Thanks to Rafael Muynarsk to answer for kickstarting me. Here is what I did

Install Dependencies

apt install festival speech-dispatcher-festival festvox-{rablpc16k,kallpc16k,kdlpc16k} sox
  • festvox-{rablpc16k,kallpc16k,kdlpc16k} are voice languages for english
  • sox, without it only some part of the text where read

Edit config

sudo vim /etc/speech-dispatcher/speechd.conf

Disable espeak-related config and enable festival one

#AddModule "espeak-ng"    "sd_espeak-ng" "espeak-ng.conf"
AddModule "festival"     "sd_festival"  "festival.conf"

#DefaultModule espeak-ng
DefaultModule festival

Start festival server

Without it I got only some syntences.

/usr/bin/festival --server

Restart Firefox

Then go to reader view mode and try it.


Mbrola (easier method, 20.04 LTS, adapted from Édouard Lopez)

  1. sudo apt-get install espeak mbrola-us1 (or, to get a list of available voices and languages, run apt-cache search mbrola. Note the 'us1'. It will be set as default in step 4, and step 7 must be repeated for each voice installed!)

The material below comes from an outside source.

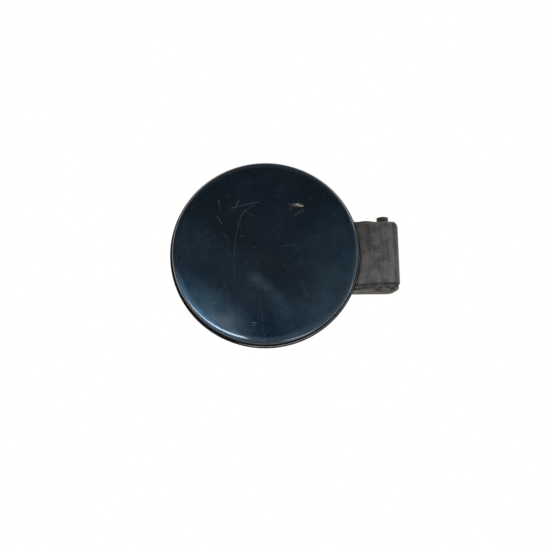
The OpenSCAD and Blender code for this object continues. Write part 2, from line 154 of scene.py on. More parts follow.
# %% Skin sizes
CROWN_R, SHOULDER_R, SHOULDER_A, ROLL_R = 1200.0, 15.0, 21.0, 3.5
SKIN_T, HEM_W, HEM_R = 0.9, 3.5, 0.35
LIP_CUT, FOLD_CUT, FLANGE_RISES = 0.2, 0.3, (1.5, 0.2)
SKIN_SIDES, SEAL_SIDES = 420, 360

crown_mid = CROWN_TOP - CROWN_R
lean = math.radians(SHOULDER_A)
roll_x = LID_R - ROLL_R
shoulder_x = roll_x - (SHOULDER_R - ROLL_R) * math.sin(lean)
shoulder_z = crown_mid + math.sqrt((CROWN_R - SHOULDER_R) ** 2 - shoulder_x**2)
roll_z = shoulder_z + (SHOULDER_R - ROLL_R) * math.cos(lean)
tilt = math.degrees(math.asin(shoulder_x / (CROWN_R - SHOULDER_R)))
print("shoulder from radius", round(shoulder_x * CROWN_R / (CROWN_R - SHOULDER_R), 1), "mm")

# %% [markdown]
# ## The painted skin
# The outline runs from the middle of the dome over the shoulder and the roll, down the flange, round
# the hem, and back inside the sheet to the middle. The inner line is the outer one again, with every
# radius smaller by the sheet's thickness. The hem's lip and fold have their corners cut a little,
# because a pressed edge is never a knife.


# %% Painted skin
def skin_line(inside, dome_count, shoulder_count, roll_count):
    """Dome, shoulder and roll, some way inside the paint. Dome: height = middle + root of
    (R * R - radius * radius). Shoulder and roll: arcs round their centres."""
    dome_r = CROWN_R - inside
    r = np.linspace(0.0, shoulder_x * dome_r / (CROWN_R - SHOULDER_R), dome_count)
    dome = np.stack([r, crown_mid + np.sqrt(dome_r**2 - r**2)], 1)
    shoulder = arc_points((shoulder_x, shoulder_z), SHOULDER_R - inside,
                          90 - tilt, 90 - SHOULDER_A, shoulder_count)
    roll = arc_points((roll_x, roll_z), ROLL_R - inside, 90 - SHOULDER_A, 0, roll_count)
    return np.vstack([dome, shoulder[1:], roll[1:]])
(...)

In /etc/speech-dispatcher/speechd.conf

  1. Enable espeak-mbrola-generic module:

    sudo sed -i '/#AddModule "espeak-mbrola-generic/s/^#//g' /etc/speech-dispatcher/speechd.conf
    
  2. Set Mbrola as default module:

    sudo sed -i '/DefaultModule espeak-ng/s/-ng/-mbrola-generic/g' /etc/speech-dispatcher/speechd.conf
    
  3. Use en1 language:

    sudo sed -i '/#LanguageDefaultModule "en"  "espeak"/s//LanguageDefaultModule "en1"  "espeak-mbrola-generic"/g' /etc/speech-dispatcher/speechd.conf
    

In /etc/speech-dispatcher/modules/espeak-mbrola-generic.conf

  1. Disable generic language:

    sudo sed -i '/GenericLanguage/s/^/#/g' /etc/speech-dispatcher/modules/espeak-mbrola-generic.conf
    
  2. Disable add voices

    sudo sed -i '/AddVoice/s/^/#/g' /etc/speech-dispatcher/modules/espeak-mbrola-generic.conf
    
  3. Enable US voices

    sudo sed -i '/#AddVoice.*us1"$/s/^#//g' /etc/speech-dispatcher/modules/espeak-mbrola-generic.conf`
    

Now, the default, indistinguishable voice will be replaced by a reasonable one that works for offline files. Happy listening!